Improved SVD-based Initialization for Nonnegative Matrix Factorization using Low-Rank Correction

Due to the iterative nature of most nonnegative matrix factorization (\textsc{NMF}) algorithms, initialization is a key aspect as it significantly influences both the convergence and the final solution obtained. Many initialization schemes have been proposed for NMF, among which one of the most popular class of methods are based on the singular value decomposition (SVD). However, these SVD-based initializations do not satisfy a rather natural condition, namely that the error should decrease as the rank of factorization increases. In this paper, we propose a novel SVD-based \textsc{NMF} initialization to specifically address this shortcoming by taking into account the SVD factors that were discarded to obtain a nonnegative initialization. This method, referred to as nonnegative SVD with low-rank correction (NNSVD-LRC), allows us to significantly reduce the initial error at a negligible additional computational cost using the low-rank structure of the discarded SVD factors.
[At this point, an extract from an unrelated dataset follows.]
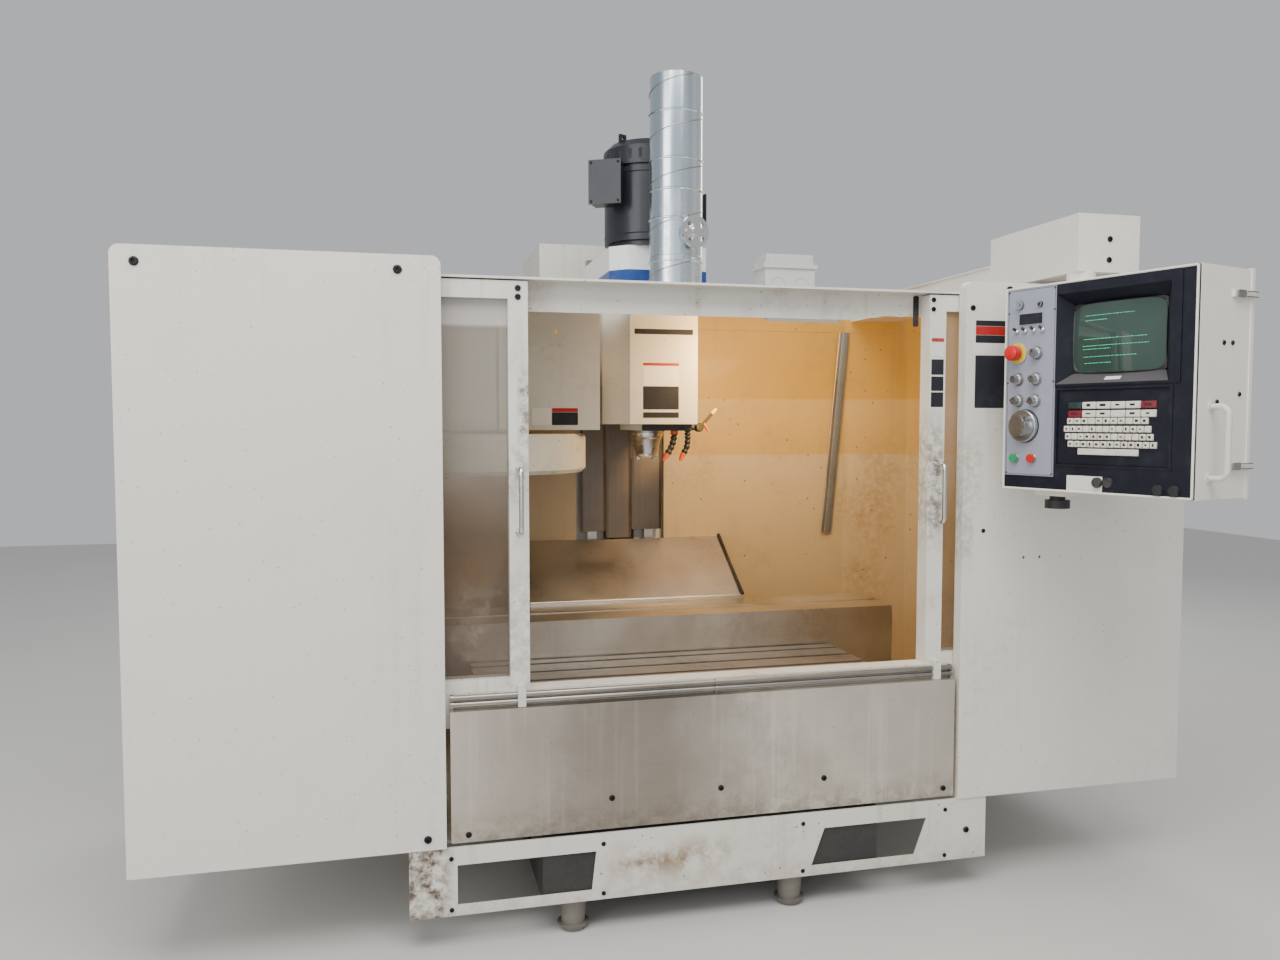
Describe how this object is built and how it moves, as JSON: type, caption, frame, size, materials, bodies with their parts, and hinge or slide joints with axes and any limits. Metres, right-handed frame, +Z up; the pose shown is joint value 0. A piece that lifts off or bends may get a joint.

NNSVD-LRC has two other advantages compared to previous SVD-based initializations: (1) it provably generates sparse initial factors, and (2) it is faster as it only requires to compute a truncated SVD of rank $\lceil r/2 + 1 \rceil$ where $r$ is the factorization rank of the sought NMF decomposition (as opposed to a rank-$r$ truncated SVD for other methods). We show on several standard dense and sparse data sets that our new method competes favorably with state-of-the-art SVD-based initializations for NMF.